In & Out is loosely based upon Tom Hanks’s first Oscar acceptance speech, where he thanked a gay drama teacher of his. In real life, the teacher was already out of the proverbial closet. In In & Out, Kevin Kline plays Howard Brackett, a teacher who’s a week away from getting married to a fellow teacher (Joan Cusack). Cameron Drake (Matt Dillon), an actor and former student of Brackett’s, blurts out Brackett’s gayness during his own Oscar acceptance speech, turning Brackett into the latest media celebrity.

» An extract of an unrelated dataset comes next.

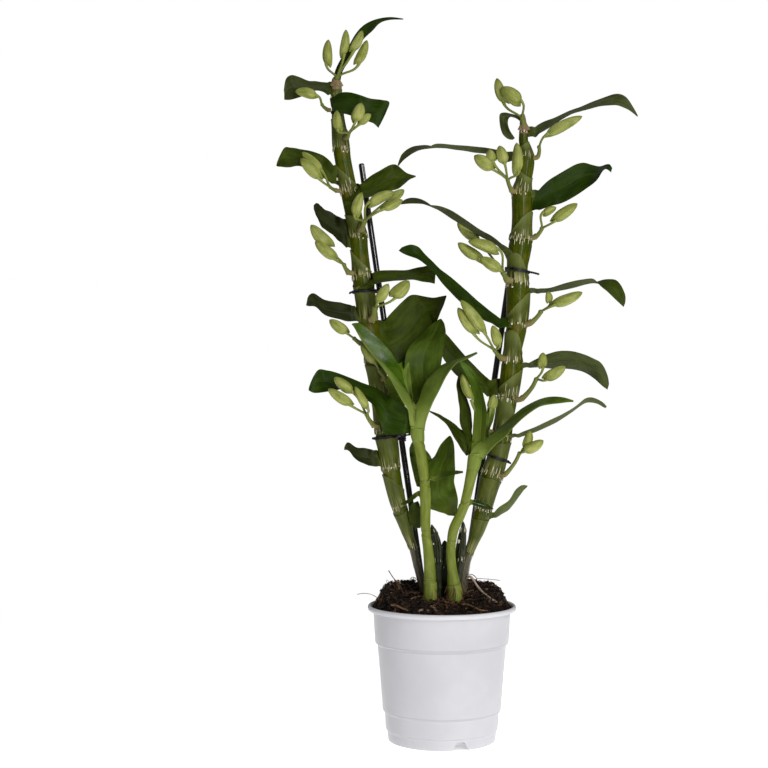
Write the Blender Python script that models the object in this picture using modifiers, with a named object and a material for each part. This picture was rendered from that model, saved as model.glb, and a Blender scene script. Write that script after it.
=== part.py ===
# Potted dendrobium orchid in bud.
#
# The plant stands in a round tapered pot. Two ripe canes lean apart, each
# tied to a thin stake; two young leafy shoots and three old cane stumps rise
# between them. Every leaf, every bud spray, every tie and every cane is its
# own object. Metres, +Z up, the viewer looks along +Y, and the origin is the
# middle of the pot's flat underside.

import math

import bpy
import bmesh
from mathutils import Matrix, Vector, noise

for ob in list(bpy.data.objects):
    bpy.data.objects.remove(ob, do_unlink=True)

# ---------------------------------------------------------------------------
# driving dimensions (m)
# ---------------------------------------------------------------------------
POT_HEIGHT = 0.1090         # floor to rim
POT_RIM_R = 0.0600          # outside of the rolled rim, a 120 mm pot
POT_LIP = 0.0042            # height of the rim band
POT_WALL = 0.0013
POT_SEGMENTS = 40
STEP_1, STEP_2, STEP_3 = 0.0783, 0.0236, 0.0086    # heights of the three steps
NOTCHES = 3                 # drain notches round the foot
NOTCH_TURN = 18.0           # degrees, first notch right of the front
MEDIUM_GAP = 0.0004         # between the growing medium and the pot
SOCKET_GAP = 0.0005         # round every stem that stands in the medium
LEAF_THICK = 0.0009
CLEAR = 0.0004

# ---------------------------------------------------------------------------
# front-elevation grid
# The shapes are read off a front elevation with 768 units across and down.
# One unit is K0 at the pot's axis; u runs to the right, v runs down, and the
# depth y is given in millimetres (negative is towards the viewer).
# ---------------------------------------------------------------------------
F = 1550.0          # viewing distance in grid units
D = 1.256           # viewing distance (m)
CX = -0.04675       # where the grid's centre line stands
CZ = 0.2876         # height of the grid's middle row


def at(u, v, y=0.0):
    k = (D + y * 0.001) / F
    return Vector((CX + (u - 384.0) * k, y * 0.001, CZ + (384.0 - v) * k))


def size(units, y=0.0):
    return units * (D + y * 0.001) / F


# canes and shoots: (u, v, width, y)
CANE_LEFT = [(424.0, 612, 6.5, 9), (424.0, 592, 6.5, 9), (421.0, 582, 7.0, 8.5), (417.0, 566, 7.4, 8),
             (412.6, 547, 8.4, 8), (407, 531, 11.5, 8), (399.6, 508, 15.3, 8), (395, 490, 17.5, 7.5),
             (391, 469, 19.2, 7), (388.7, 451, 21.2, 7), (386.3, 437, 22.2, 7), (383.6, 420, 20.6, 7),
             (382, 405, 20.0, 7), (379.5, 390, 19.5, 7), (377, 375, 19.5, 7), (374.4, 360, 20.5, 6.5),
             (372, 345, 19.5, 6), (370, 332, 19.3, 6), (368, 319, 20.6, 5.5), (366.2, 305, 20.8, 5),
             (364.4, 291, 21.2, 5), (361.9, 276, 20.2, 4.5), (360.6, 262, 18.6, 4.5), (359.2, 248, 18.2, 4),
             (358.4, 236, 18.4, 4), (355.6, 224, 17.4, 3.5), (352.6, 210, 17.2, 3), (348.8, 191, 17.6, 2.5),
             (345.6, 175, 17.4, 2), (342.9, 160, 17.0, 1.5), (341.4, 149, 17.6, 1), (340, 136, 16.6, 1),
             (338.2, 120, 13.6, 0.5), (337.2, 106, 11.8, 0), (336.6, 96, 11.6, 0), (336.6, 88, 9.6, 0)]
CANE_RIGHT = [(463.0, 610, 7.0, 8), (463.5, 588, 7.2, 8), (464.6, 570, 8.4, 8), (469, 553, 9.2, 8),
              (473.4, 541, 11.0, 8), (477.4, 530, 14.4, 8), (481.4, 515, 17.4, 8), (483.2, 508, 18.0, 7.5),
              (486.4, 495, 19.4, 7), (489.7, 482, 21.4, 7), (492.2, 474.5, 22.6, 7), (497.2, 458, 20.6, 7),
              (501.0, 441, 20.4, 7), (502.4, 430, 20.0, 7), (505, 414, 19.6, 6.5), (507.3, 400, 20.6, 6),
              (509.4, 386, 22.0, 6), (511.3, 371, 22.4, 5.5), (512.0, 360.5, 21.6, 5), (512.8, 350, 18.8, 5),
              (514.6, 338, 20.6, 4.5), (516.6, 326, 21.8, 4.5), (517.6, 308, 24.2, 4), (518.0, 296, 24.4, 4),
              (517.6, 284, 23.8, 3.5), (517.4, 268, 21.4, 3.5), (519.0, 254, 23.6, 3), (520.8, 241, 24.2, 3),
              (521.6, 228, 21.6, 2.5), (522, 215, 21.2, 2), (522, 193, 21.2, 1.5), (524, 180, 16.4, 1.5),
              (525.8, 166, 17.2, 1), (526.8, 157, 15.6, 1), (526.2, 149, 11.0, 0.5), (523.6, 142, 10.0, 0),
              (523.4, 132, 9.2, 0)]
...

The movie is probably a gay man’s dream of the perfect “outing.” (The screenwriter, Paul Rudnick, is a gay playwright.) That said, why shouldn’t it happen this way? Everyone in Howard’s life has trouble accepting the news, but in the end, they continue to accept him. Along the way are two riotous scenes: one where Howard listens to a self-help masculinity tape and ends up boogeying the night away, and another where Howard is forced to confront his conscience in the form of a Hollywood TV reporter (Tom Selleck).

The movie starts out as a very fey comedy along the lines of The Birdcage (which, unlike most of America, I despised). But the further along it goes, the better and better it gets. Frank Oz, no slouch in the directing department (Little Shop of Horrors, What About Bob?), finds just the right tone for the movie — not too preachy, not too farcical. Rudnick’s dialogue has the delicious feeling of saying a lot of things that should be said, about homosexuality and other topics.

And what a stellar cast. Cusack and Dillon never make a wrong move. Bob Newhart (as Howard’s flustered principal) and Selleck have probably never been better in a movie. And Kevin Kline’s physicality is put to best use here, particularly in that dance scene. I don’t know how gays and/or uptight types will find his performance, but I found it perfectly believable and wonderful.

You don’t have to agree with the viewpoint of In & Out to enjoy it. Towards the end of the movie, everyone in it “comes out” in one sense or another. The only lifestyle the movie seems to be promoting is honesty. Of course, that makes some people uncomfortable, too.